Pero lo peor no es que Peña intente explicar un fenómeno del siglo XXI, de ninguna manera exclusivo a Chile, con teorías del siglo XIX. Tampoco es que no presente evidencia alguna siendo él rector de una universidad, hay algo aún peor. Durkheim tenía una genuina preocupación conservadora por los efectos negativos de la modernización capitalista y la irremediable anomia que la acompañaba. Su solución no era de ninguna manera una sociedad comunista o anarquista. En las transcripciones de sus clases dictadas entre 1898 y 1900, publicadas como Lecciones de Sociología, el viejo maestro francés presentaba como una solución un orden económico que tuviese como actor principal a una nueva versión de los gremios medievales. Ellos podrían, sino resolver, al menos aminorar varios efectos negativos de esta modernización. Por ejemplo, generar lazos comunitarios entre las y los trabajadores de un mismo rubro, además de incluir a las nuevas formas de trabajo dentro de ellos. Durkheim no alcanzó a vivir para observar cómo estas ideas, no sólo defendidas por él, fueron hechas realidad por el fascismo mediante el corporativismo. menos aún ese fascismo fuertemente descafeinado presente en el “gremialismo” chilensis.
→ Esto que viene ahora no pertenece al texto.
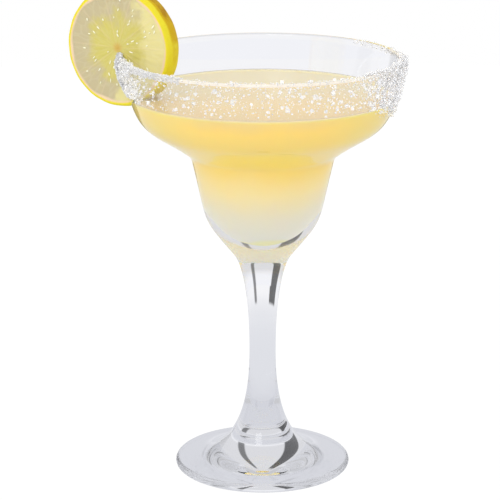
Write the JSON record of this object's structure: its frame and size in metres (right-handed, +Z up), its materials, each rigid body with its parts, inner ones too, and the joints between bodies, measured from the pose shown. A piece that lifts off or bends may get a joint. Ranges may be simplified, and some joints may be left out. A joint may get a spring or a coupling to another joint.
{
  "type": "margarita cocktail",
  "caption": "Margarita in a stemmed saucer glass with a rounded foot, a salt crust round the front of its lip and a lemon wheel slit onto the lip.",
  "frame": {"origin": "centre of the glass's foot, on the surface that it stands on", "axes": "+Z up along the glass's axis, -X towards the lemon wheel, -Y towards the viewer"},
  "size_m": [0.1366, 0.1156, 0.2005],
  "materials": {
    "glass": "clear, polished",
    "drink": "cloudy pale yellow drink, paler towards the bottom",
    "salt": "coarse white crystals",
    "lemon": "waxy yellow rind, pale moist flesh"
  },
  "bodies": {
    "root": {"glass": "glass", "drink": "drink", "salt_rim": "salt", "lemon_wheel": "lemon"}
  },
  "joints": []
}
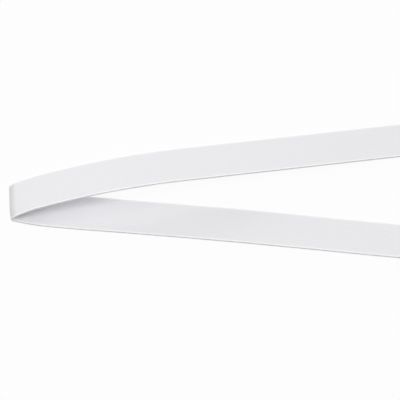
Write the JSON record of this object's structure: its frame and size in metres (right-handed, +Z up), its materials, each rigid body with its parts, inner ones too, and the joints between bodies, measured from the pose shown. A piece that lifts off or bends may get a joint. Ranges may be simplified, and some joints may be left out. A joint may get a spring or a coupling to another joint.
{
  "type": "folded length of elastic tape",
  "caption": "Cut length of plain white woven elastic tape, bent back on itself in a soft askew crease: the lower run lies flat and the upper run arches away at an angle.",
  "frame": {"origin": "under the middle of the whole length's box, on the surface that the tape lies on", "axes": "+X along the flat lower run, from the crease to its cut end; +Y from the lower run towards the upper run's cut end; +Z up"},
  "size_m": [0.204, 0.0882, 0.0116],
  "materials": {
    "elastic": "matt white woven elastic"
  },
  "bodies": {
    "root": {"elastic_tape": "elastic"}
  },
  "joints": []
}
Es aquí donde emergen varias preguntas. La primera es cuál es la solución de Carlos Peña al problema de la anomia y cuán cerca está de la solución de Durkheim mediante de los gremios. Preguntas que claramente no le serán formuladas en El Mercurio, tampoco en RESUMEN pues nunca se atrevería a dar una entrevista aquí.
Finalmente, deja pensando el rol de la academia en todo este asunto. Es claro que muchísimas personas que trabajan allí leyeron a Durkheim. Pero el miedo a dañar la propia carrera es muy generalizado, en especial en las generaciones jóvenes. Ojalá tuviésemos una academia que fuera menos un salón cortesano lleno de tertulias guiadas por prominentes e intelectuales orgánicos. Una que le diera un más espacio a los obreros de la ciencia que trabajan escribiendo artículos en condiciones de absoluta precariedad laboral. Por mientras nosotros nos seguiremos preguntando por Carlos Peña…el último intelectual orgánico de los noventa.